DIRECTIVE:
Present the data once more in exactly its original form.

(Entries with parts and joints)
>> START

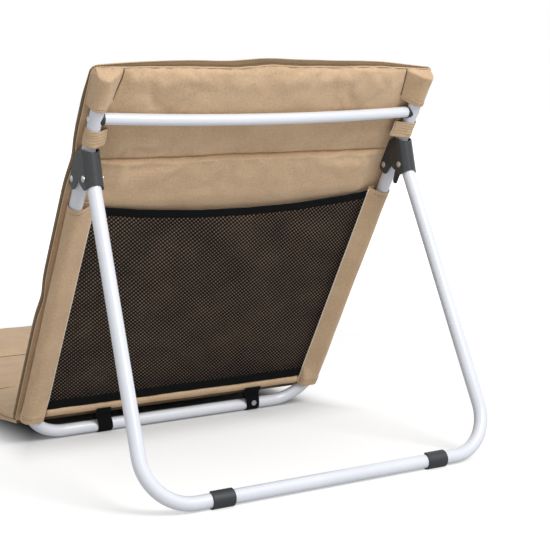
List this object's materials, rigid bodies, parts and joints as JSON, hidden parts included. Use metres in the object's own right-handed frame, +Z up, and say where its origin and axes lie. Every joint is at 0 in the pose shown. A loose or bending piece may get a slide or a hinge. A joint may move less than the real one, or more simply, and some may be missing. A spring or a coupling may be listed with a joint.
{
  "type": "folding floor chair",
  "caption": "Folding floor chair with a padded quilted mat on a bent-tube back frame, a folding rear leg with foot clips, and a mesh pocket behind.",
  "frame": {"origin": "on the floor, under the middle of the opened chair's overall length and width", "axes": "+Z up; the sitter looks along -Y, so +Y points to the rear leg's floor bar; +X is to the sitter's left"},
  "size_m": [0.5558, 1.3838, 0.566],
  "materials": {
    "white_tube": "semi-gloss white powder coat with a cool tint",
    "black_steel": "satin near-black coated steel",
    "zinc_steel": "bright zinc-plated steel",
    "black_plastic": "moulded charcoal plastic",
    "tan_canvas": "plain woven tan canvas over foam",
    "black_mesh": "open black knitted mesh",
    "black_webbing": "black woven tape"
  },
  "bodies": {
    "back": {"back_frame_tube": "white_tube", "tube_plug_left": "black_plastic", "tube_plug_right": "black_plastic", "cross_bar": "white_tube", "cross_bar_saddle_left": "black_plastic", "cross_bar_saddle_right": "black_plastic", "cross_bar_bolts": "white_tube", "cross_bar_inserts": "zinc_steel", "hinge_bracket_left": "black_steel", "hinge_bracket_right": "black_steel", "bracket_rivets": "zinc_steel", "pivot_rivets": "zinc_steel", "bracket_spacers": "zinc_steel", "pivot_washers": "black_plastic", "pivot_keeper_left": "black_plastic", "pivot_keeper_right": "black_plastic", "back_cushion": "tan_canvas", "sleeve_left": "tan_canvas", "sleeve_right": "tan_canvas", "tube_loop_left": "tan_canvas", "tube_loop_right": "tan_canvas", "tube_pocket_left": "tan_canvas", "tube_pocket_right": "tan_canvas", "lower_hem": "tan_canvas", "mesh_pocket": "black_mesh", "pocket_binding_top": "black_webbing", "pocket_binding_bottom": "black_webbing", "strap_left": "black_webbing", "strap_right": "black_webbing", "strap_studs": "zinc_steel"},
    "rear_leg": {"rear_leg_tube": "white_tube", "leg_end_plug_left": "black_plastic", "leg_end_plug_right": "black_plastic", "foot_clip_left": "black_plastic", "foot_clip_right": "black_plastic"},
    "seat": {"seat_pad_rear": "tan_canvas", "seat_pad_middle": "tan_canvas"},
    "seat_front": {"seat_pad_front": "tan_canvas"}
  },
  "joints": [
    {"name": "rear_leg_pivot", "type": "hinge", "parent": "back", "child": "rear_leg", "pos_m": [0, 0.50506, 0.41338], "axis": [1, 0, 0], "range_deg": [-57, 0]},
    {"name": "seat_fold", "type": "hinge", "parent": "back", "child": "seat", "pos_m": [0, 0.17, 0.0455], "axis": [1, 0, 0], "range_deg": [-113, 0]},
    {"name": "seat_front_fold", "type": "hinge", "parent": "seat", "child": "seat_front", "pos_m": [0, -0.3939, 0.0365], "axis": [1, 0, 0], "range_deg": [-176, 0]}
  ]
}
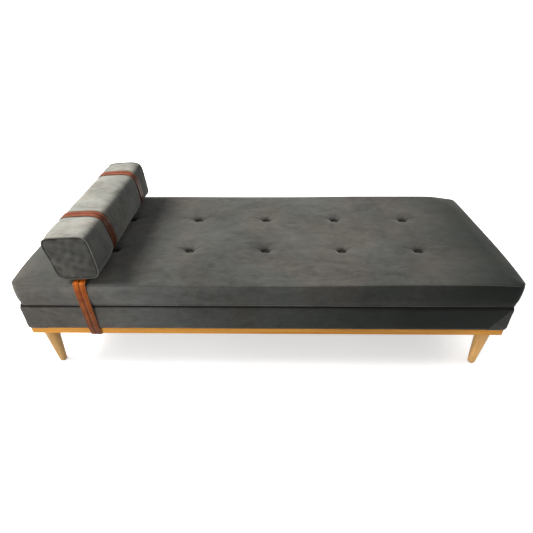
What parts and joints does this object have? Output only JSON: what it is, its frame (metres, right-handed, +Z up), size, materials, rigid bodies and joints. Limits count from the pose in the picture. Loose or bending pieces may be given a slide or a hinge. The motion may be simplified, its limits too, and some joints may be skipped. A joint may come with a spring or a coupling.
{
  "type": "daybed",
  "caption": "Backless upholstered daybed with a button-tufted mattress, a low oak plinth on round tapered legs, and a bolster on leather straps that slides along the bed.",
  "frame": {"origin": "on the floor, under the middle of the bed's box", "axes": "+X runs along the bed away from the end that the bolster stands at, +Y points to the back, +Z is up; the front is -Y"},
  "size_m": [2.013, 0.7808, 0.6772],
  "materials": {
    "velvet": "grey short-pile velvet with a soft sheen",
    "oak": "oiled oak, satin",
    "leather": "cognac saddle leather, satin, grooved edges",
    "pine": "bare sawn softwood",
    "plywood": "bare plywood",
    "foam": "upholstery foam",
    "steel": "zinc-plated steel",
    "felt": "pressed wool felt",
    "dust_cloth": "black non-woven cloth",
    "zip": "nylon coil zip, closed"
  },
  "bodies": {
    "bed": {"leg_front_left": "oak", "leg_front_right": "oak", "leg_back_left": "oak", "leg_back_right": "oak", "plinth_rail_front": "oak", "plinth_rail_back": "oak", "plinth_rail_left": "oak", "plinth_rail_right": "oak", "base_cover": "velvet", "mattress_cover": "velvet", "mattress_button_01": "velvet", "mattress_button_02": "velvet", "mattress_button_03": "velvet", "mattress_button_04": "velvet", "mattress_button_05": "velvet", "mattress_button_06": "velvet", "mattress_button_07": "velvet", "mattress_button_08": "velvet", "mattress_button_09": "velvet", "mattress_button_10": "velvet", "corner_block_front_left": "pine", "corner_block_front_right": "pine", "corner_block_back_left": "pine", "corner_block_back_right": "pine", "plinth_crossbar_left": "pine", "plinth_crossbar_right": "pine", "base_board_front": "pine", "base_board_back": "pine", "base_board_left": "pine", "base_board_right": "pine", "base_crosspiece_1": "pine", "base_crosspiece_2": "pine", "base_crosspiece_3": "pine", "base_deck": "plywood", "base_foam": "foam", "mattress_foam": "foam", "leg_bolt_front_left": "steel", "leg_bolt_front_right": "steel", "leg_bolt_back_left": "steel", "leg_bolt_back_right": "steel", "leg_insert_front_left": "steel", "leg_insert_front_right": "steel", "leg_insert_back_left": "steel", "leg_insert_back_right": "steel", "leg_glide_front_left": "felt", "leg_glide_front_right": "felt", "leg_glide_back_left": "felt", "leg_glide_back_right": "felt", "dust_cover": "dust_cloth", "mattress_zip": "zip"},
    "bolster": {"bolster_cover": "velvet", "bolster_foam": "foam", "bolster_zip": "zip", "bolster_loop_front": "leather", "bolster_loop_back": "leather", "belt_strap": "leather", "belt_screw_1": "steel", "belt_screw_2": "steel"}
  },
  "joints": [
    {"name": "bolster_slide", "type": "slide", "parent": "bed", "child": "bolster", "axis": [1, 0, 0], "range_m": [-0.155, 1.605]}
  ]
}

>> END

CORRECT ANSWER:
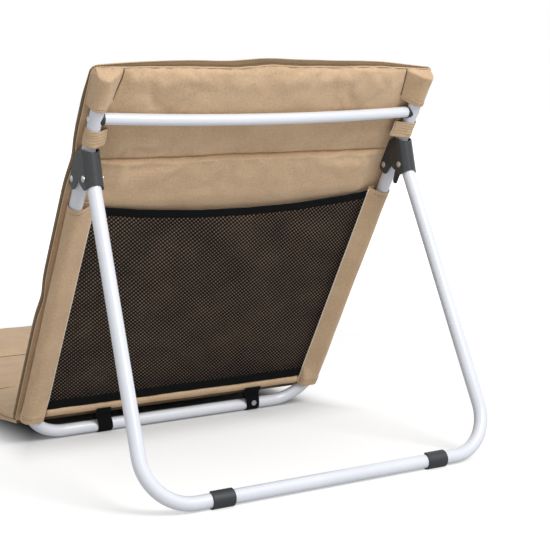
List this object's materials, rigid bodies, parts and joints as JSON, hidden parts included. Use metres in the object's own right-handed frame, +Z up, and say where its origin and axes lie. Every joint is at 0 in the pose shown. A loose or bending piece may get a slide or a hinge. A joint may move less than the real one, or more simply, and some may be missing. A spring or a coupling may be listed with a joint.
{
  "type": "folding floor chair",
  "caption": "Folding floor chair with a padded quilted mat on a bent-tube back frame, a folding rear leg with foot clips, and a mesh pocket behind.",
  "frame": {"origin": "on the floor, under the middle of the opened chair's overall length and width", "axes": "+Z up; the sitter looks along -Y, so +Y points to the rear leg's floor bar; +X is to the sitter's left"},
  "size_m": [0.5558, 1.3838, 0.566],
  "materials": {
    "white_tube": "semi-gloss white powder coat with a cool tint",
    "black_steel": "satin near-black coated steel",
    "zinc_steel": "bright zinc-plated steel",
    "black_plastic": "moulded charcoal plastic",
    "tan_canvas": "plain woven tan canvas over foam",
    "black_mesh": "open black knitted mesh",
    "black_webbing": "black woven tape"
  },
  "bodies": {
    "back": {"back_frame_tube": "white_tube", "tube_plug_left": "black_plastic", "tube_plug_right": "black_plastic", "cross_bar": "white_tube", "cross_bar_saddle_left": "black_plastic", "cross_bar_saddle_right": "black_plastic", "cross_bar_bolts": "white_tube", "cross_bar_inserts": "zinc_steel", "hinge_bracket_left": "black_steel", "hinge_bracket_right": "black_steel", "bracket_rivets": "zinc_steel", "pivot_rivets": "zinc_steel", "bracket_spacers": "zinc_steel", "pivot_washers": "black_plastic", "pivot_keeper_left": "black_plastic", "pivot_keeper_right": "black_plastic", "back_cushion": "tan_canvas", "sleeve_left": "tan_canvas", "sleeve_right": "tan_canvas", "tube_loop_left": "tan_canvas", "tube_loop_right": "tan_canvas", "tube_pocket_left": "tan_canvas", "tube_pocket_right": "tan_canvas", "lower_hem": "tan_canvas", "mesh_pocket": "black_mesh", "pocket_binding_top": "black_webbing", "pocket_binding_bottom": "black_webbing", "strap_left": "black_webbing", "strap_right": "black_webbing", "strap_studs": "zinc_steel"},
    "rear_leg": {"rear_leg_tube": "white_tube", "leg_end_plug_left": "black_plastic", "leg_end_plug_right": "black_plastic", "foot_clip_left": "black_plastic", "foot_clip_right": "black_plastic"},
    "seat": {"seat_pad_rear": "tan_canvas", "seat_pad_middle": "tan_canvas"},
    "seat_front": {"seat_pad_front": "tan_canvas"}
  },
  "joints": [
    {"name": "rear_leg_pivot", "type": "hinge", "parent": "back", "child": "rear_leg", "pos_m": [0, 0.50506, 0.41338], "axis": [1, 0, 0], "range_deg": [-57, 0]},
    {"name": "seat_fold", "type": "hinge", "parent": "back", "child": "seat", "pos_m": [0, 0.17, 0.0455], "axis": [1, 0, 0], "range_deg": [-113, 0]},
    {"name": "seat_front_fold", "type": "hinge", "parent": "seat", "child": "seat_front", "pos_m": [0, -0.3939, 0.0365], "axis": [1, 0, 0], "range_deg": [-176, 0]}
  ]
}
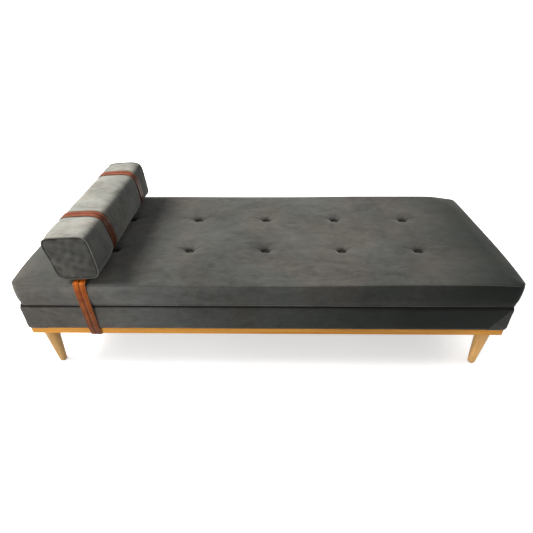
What parts and joints does this object have? Output only JSON: what it is, its frame (metres, right-handed, +Z up), size, materials, rigid bodies and joints. Limits count from the pose in the picture. Loose or bending pieces may be given a slide or a hinge. The motion may be simplified, its limits too, and some joints may be skipped. A joint may come with a spring or a coupling.
{
  "type": "daybed",
  "caption": "Backless upholstered daybed with a button-tufted mattress, a low oak plinth on round tapered legs, and a bolster on leather straps that slides along the bed.",
  "frame": {"origin": "on the floor, under the middle of the bed's box", "axes": "+X runs along the bed away from the end that the bolster stands at, +Y points to the back, +Z is up; the front is -Y"},
  "size_m": [2.013, 0.7808, 0.6772],
  "materials": {
    "velvet": "grey short-pile velvet with a soft sheen",
    "oak": "oiled oak, satin",
    "leather": "cognac saddle leather, satin, grooved edges",
    "pine": "bare sawn softwood",
    "plywood": "bare plywood",
    "foam": "upholstery foam",
    "steel": "zinc-plated steel",
    "felt": "pressed wool felt",
    "dust_cloth": "black non-woven cloth",
    "zip": "nylon coil zip, closed"
  },
  "bodies": {
    "bed": {"leg_front_left": "oak", "leg_front_right": "oak", "leg_back_left": "oak", "leg_back_right": "oak", "plinth_rail_front": "oak", "plinth_rail_back": "oak", "plinth_rail_left": "oak", "plinth_rail_right": "oak", "base_cover": "velvet", "mattress_cover": "velvet", "mattress_button_01": "velvet", "mattress_button_02": "velvet", "mattress_button_03": "velvet", "mattress_button_04": "velvet", "mattress_button_05": "velvet", "mattress_button_06": "velvet", "mattress_button_07": "velvet", "mattress_button_08": "velvet", "mattress_button_09": "velvet", "mattress_button_10": "velvet", "corner_block_front_left": "pine", "corner_block_front_right": "pine", "corner_block_back_left": "pine", "corner_block_back_right": "pine", "plinth_crossbar_left": "pine", "plinth_crossbar_right": "pine", "base_board_front": "pine", "base_board_back": "pine", "base_board_left": "pine", "base_board_right": "pine", "base_crosspiece_1": "pine", "base_crosspiece_2": "pine", "base_crosspiece_3": "pine", "base_deck": "plywood", "base_foam": "foam", "mattress_foam": "foam", "leg_bolt_front_left": "steel", "leg_bolt_front_right": "steel", "leg_bolt_back_left": "steel", "leg_bolt_back_right": "steel", "leg_insert_front_left": "steel", "leg_insert_front_right": "steel", "leg_insert_back_left": "steel", "leg_insert_back_right": "steel", "leg_glide_front_left": "felt", "leg_glide_front_right": "felt", "leg_glide_back_left": "felt", "leg_glide_back_right": "felt", "dust_cover": "dust_cloth", "mattress_zip": "zip"},
    "bolster": {"bolster_cover": "velvet", "bolster_foam": "foam", "bolster_zip": "zip", "bolster_loop_front": "leather", "bolster_loop_back": "leather", "belt_strap": "leather", "belt_screw_1": "steel", "belt_screw_2": "steel"}
  },
  "joints": [
    {"name": "bolster_slide", "type": "slide", "parent": "bed", "child": "bolster", "axis": [1, 0, 0], "range_m": [-0.155, 1.605]}
  ]
}